CS180-Proj4: Stitching Photo Mosaics

David Wei
david_wei@berkeley.edu

1. Introduction

Project 4 consists two parts: Image Warping and Mosaicing (Part A) and Feature Matching for Autostitching (Part B).

In Part A, I rectified images using Perspective Transform. I manually selected correspondences on the images, and warped them so that their transformed correspondences form a rectangle. I also produced mosaics images by blending pairs of images that overlap with each other. First, I manually matched a few pixels that represent the same corner of an object on the two images. Then, I treated these pixel matches as correspondences, and warped the first image so that after warping, the correspondences on the first image aligns with the correspondences on the second images. In this way, the same objects on the two images would match. Finally, I conducted Alpha Blend on the output mosaic to erase the edge between the two images.

In Part B, I also produced mosaic images, only this time instead of manually matching the pixels, the pixel matches are automatically detected and selected. Corners serve as great symbols of objects on an image, so I used Harris Corner Detector to find the corners on the images, and treat them as interest points. Then, I used Adaptive Non-Maximal Suppression (ANMS) to select a few interest points that are not only high in "corner strength", but also as uniformly distributed in the image as possible. They are the potential correspondences. Later, I matched the potential correspondences using Feature Descriptors. If the best match of a potential correspondence did not score significantly higher than its second-best match, I would abandon this pixel. The matched pixels still may contain error. I found the optimal set of matches using the idea of Random Sample Consensus (RANSAC). At last, similar to Part A, I used the optimal matches to conduct perspective transform on the first image so that it aligns with the second image, and blended the overlapping region to erase the edge.

A1. Image Rectification

Image rectification is a transformation process that projects images onto a plane that faces directly towards a rectangular object in the image. To do this, I manually selected the corners of a rectangular object in the image as the correspondences. I conducted Perspective Transform on the image so that after transformation, these correspondences would form a rectangle.
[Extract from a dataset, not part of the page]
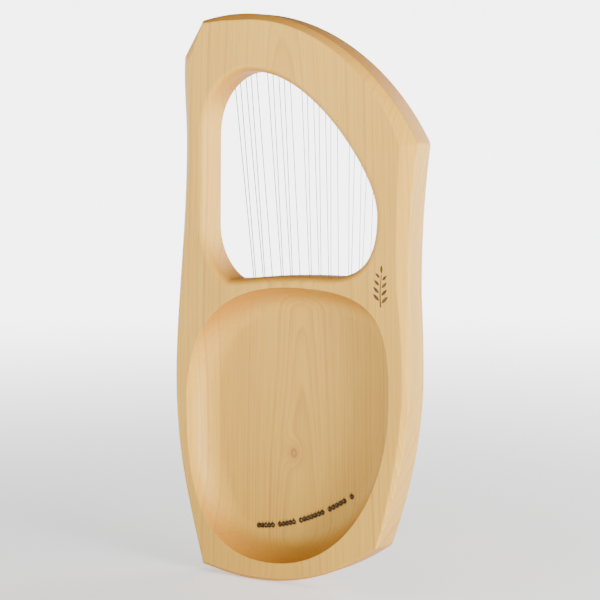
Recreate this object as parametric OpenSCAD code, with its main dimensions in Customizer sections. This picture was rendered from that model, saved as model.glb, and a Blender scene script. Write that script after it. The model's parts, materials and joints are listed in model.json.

Perspective Transform is denoted as \[ \begin{bmatrix} wx' \\ wy' \\ w \end{bmatrix} = \begin{bmatrix} a & b & c \\ d & e & f \\ g & h & 1 \end{bmatrix} \begin{bmatrix} x \\ y \\ 1 \end{bmatrix}, \] where (x, y) is the pixel coordinate before the transform, (x', y') is its coordinate after the transform, and the middle 3*3 matrix is the Transformation Matrix we wish to obtain.

The transformation matrix can be calculated by solving the equation \[ \begin{bmatrix} x & y & 1 & 0 & 0 & 0 & -xx' & -yx' \\ 0 & 0 & 0 & x & y & 1 & -xy' & -yy' \\ \end{bmatrix} \begin{bmatrix} a \\ b \\ c \\ d \\ e \\ f \\ g \\ h \end{bmatrix} = \begin{bmatrix} x' \\ y' \end{bmatrix}, \] where (x, y) and (x', y') is the coordinates of a correspondence before and after its transform, respectively. The equation should have a single solution when the number of correspondences is fixed to 4. When more than 4 correspondences exist, an approximate solution is reached by solving the equation using the first four correspondences, and Gradient Descent is applied on the transformation matrix to adjust it according to the rest of the correspondences. The loss function is set as the mean-square-loss between the correspondences' desired coordinates after transform and their true post-transform coordinates using the current matrix.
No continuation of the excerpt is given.